If the codebase consists of several packages and dependencies, it will try to resolve and scan those too.
Input files are copied to the project’s codebase/ directory and are extracted in place before running the scan. Alternatively, the code can be manually copied to the project codebase/ directory.
- copy_inputs_to_codebase_directory()
Copy input files to the project’s codebase/ directory. The code can also be copied there prior to running the Pipeline.
- extract_archives()
Extract archives with extractcode.
- collect_and_create_codebase_resources()
Collect and create codebase resources.
- tag_empty_files()
Flag empty files.
- scan_for_application_packages()
Scan unknown resources for packages information.
- scan_for_files()
Scan unknown resources for copyrights, licenses, emails, and urls.
Scan Package
- class scanpipe.pipelines.scan_package.ScanPackage
Scan a single package archive with ScanCode-toolkit.

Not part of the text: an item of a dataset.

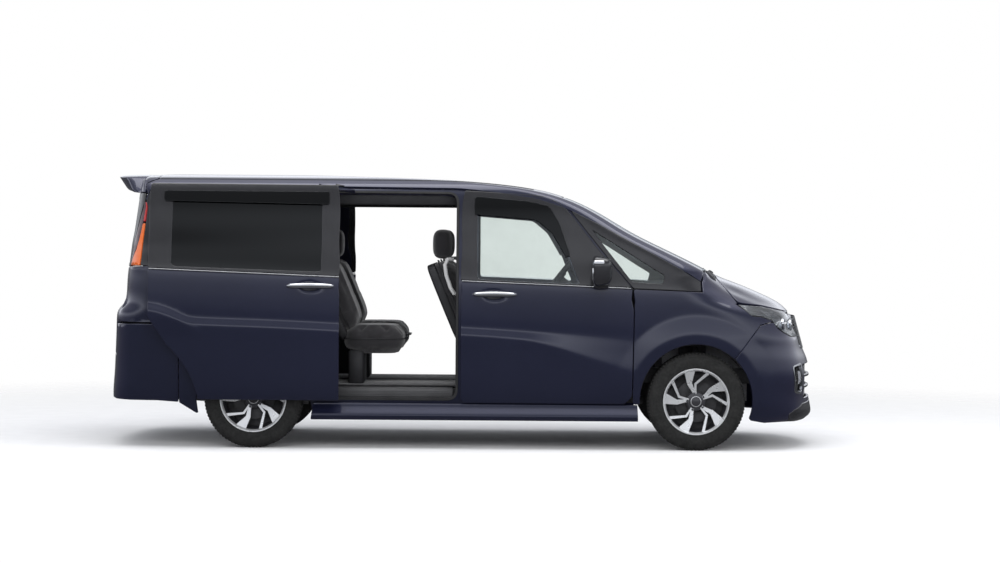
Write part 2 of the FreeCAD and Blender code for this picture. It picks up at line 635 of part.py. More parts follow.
# Sliding doors, held open by arms that run in the rails
slide_handle = rounded(-381, -95, -856, -815, 1028, 1052, 9).cut(moved(slide_door, y=-SEAT))
slide_handle = biggest(slide_handle.common(box(-500, 0, -900, -824, 900, 1200)))
open_door, open_pane, open_handle = [
    moved(shape, -SLIDE_TRAVEL, -SLIDE_OUT, SLIDE_LIFT)
    for shape in (slide_door, slide_pane, slide_handle)]
door_touch = moved(open_door, y=SEAT)
centre_rail = box(-2058, -1252, -812, -786.3, RAIL_Z - 15, RAIL_Z + 15)
centre_arm = box(-2010, -1960, -900, -811, RAIL_Z - 9, RAIL_Z + 9).cut(door_touch)
lower_rail = box(-930, -120, -690, -640, 341.3, 356)
lower_arm = box(-870, -820, -900, -650, 355, 375).cut(door_touch)
upper_rail = box(-1240, -120, -660, -600, 1640, 1656).cut(moved(body_side, y=SEAT))
upper_arm = box(-852, -832, -850, -610, 1643, 1653).cut(door_touch)
upper_rail = biggest(upper_rail)
centre_gear = biggest(centre_rail.fuse(biggest(centre_arm)))
lower_gear = biggest(lower_rail.fuse(biggest(lower_arm)))
upper_gear = biggest(upper_rail.fuse(biggest(upper_arm)))
node("sliding_doors", open_door, mirrored(open_door))
node("sliding_door_glass", open_pane, mirrored(open_pane))
node("sliding_door_handles", open_handle, mirrored(open_handle))
node("slide_rails", *[f(g) for g in (centre_gear, lower_gear, upper_gear)
                      for f in (lambda s: s, mirrored)])

# Floor, firewall with its cowl, and wheelhouses
front_floor = box(REAR_FLOOR_X, FIREWALL_X - SEAT, -FLOOR_HALF + SEAT, FLOOR_HALF - SEAT,
                  FLOOR_BOTTOM, FLOOR_TOP)
step = box(REAR_FLOOR_X - 20, REAR_FLOOR_X + 20, -598, 598, FLOOR_BOTTOM, REAR_FLOOR_TOP)
rear_plan = [(REAR_FLOOR_X, y) for y in (-760, 760)]
rear_plan += [(-2090, 760), (-2170, 715), (-2225, 640), (-2240, 500)]
rear_plan += [(x, -y) for x, y in reversed(rear_plan[2:])]
rear_floor = outline(rear_plan, lambda x, y: (x, y, REAR_FLOOR_TOP - 40)).extrude(V(0, 0, 40))
for side in (-1, 1):
    rear_floor = rear_floor.cut(arch(X_REAR_AXLE, side, ARCH_RADIUS + SEAT, FLOOR_HALF - 1, 850))
node("floor_pan", biggest(front_floor.fuse(step).fuse(rear_floor).removeSplitter()))
firewall = box(FIREWALL_X, FIREWALL_X + FIREWALL_THICKNESS, -764, 764, FIREWALL_BOTTOM, 1045)
cowl = outer.common(box(FIREWALL_X, 1670, -ROOF_HALF + SEAT, ROOF_HALF - SEAT, 1045, 1300))
cowl = cowl.cut(box(1650, 1700, -BONNET_HINGE_Y - 70, BONNET_HINGE_Y + 70, 1000, 1300))
cowl = biggest(cowl.cut(cabin).cut(bay).cut(screen_cut))
node("firewall", biggest(firewall.fuse(cowl).multiFuse(cowl_hinges)))
liners = []
for side in (-1, 1):
    hood = arch(X_FRONT_AXLE, side, ARCH_RADIUS, 645, 800).cut(
        arch(X_FRONT_AXLE, side, ARCH_RADIUS - LINER, 600, 850))
    zone = box(FIREWALL_X + 40, 1815, min(side * 600, side * 850), max(side * 600, side * 850),
               400, 900)
    liners.append(biggest(moved(hood, z=-SEAT).common(zone)))
    house = arch(X_REAR_AXLE, side, ARCH_RADIUS - SEAT, FLOOR_HALF, 835).cut(
        arch(X_REAR_AXLE, side, ARCH_RADIUS - LINER, FLOOR_HALF + LINER, 850))
    high = box(-1800, -900, -850, 850, REAR_FLOOR_TOP - 39, 900)
    liners.append(biggest(house.common(high)))
node("arch_liners", *liners)

# Cabin furniture
node("dashboard", side_prism(DASHBOARD, -DASH_HALF, DASH_HALF))
tilt = math.radians(COLUMN_TILT)
along = V(math.cos(tilt), 0, -math.sin(tilt))
hub = V(STEERING_WHEEL[0], DRIVER_Y, STEERING_WHEEL[1])
ring = Part.makeTorus(STEERING_WHEEL_RADIUS, STEERING_RIM, hub, along)
wheel_parts = [Part.makeCylinder(60, 40, hub - along * 15, along)]
for turn in (0, 180, 270):
    a = math.radians(turn)
    out = V(0, math.cos(a), 0) + V(math.sin(tilt), 0, math.cos(tilt)) * math.sin(a)
    wheel_parts.append(Part.makeCylinder(11, STEERING_WHEEL_RADIUS, hub, out))
node("steering_wheel", ring.multiFuse(wheel_parts))
column = Part.makeCylinder(32, 200, hub + along * (25 + SEAT), along)
node("steering_column", biggest(column.cut(moved(NODES["dashboard"], x=-SEAT))))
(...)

The output is a summary of the scan results in JSON format.
- get_package_archive_input()
Locate the input package archive in the project’s input/ directory.
- collect_archive_information()
Collect and store information about the input archive in the project.
- extract_archive_to_codebase_directory()
Extract package archive with extractcode.
- run_scancode()
Scan extracted codebase/ content.
- load_inventory_from_toolkit_scan()
Process a JSON Scan results to populate codebase resources and packages.
- make_summary_from_scan_results()
Build a summary in JSON format from the generated scan results.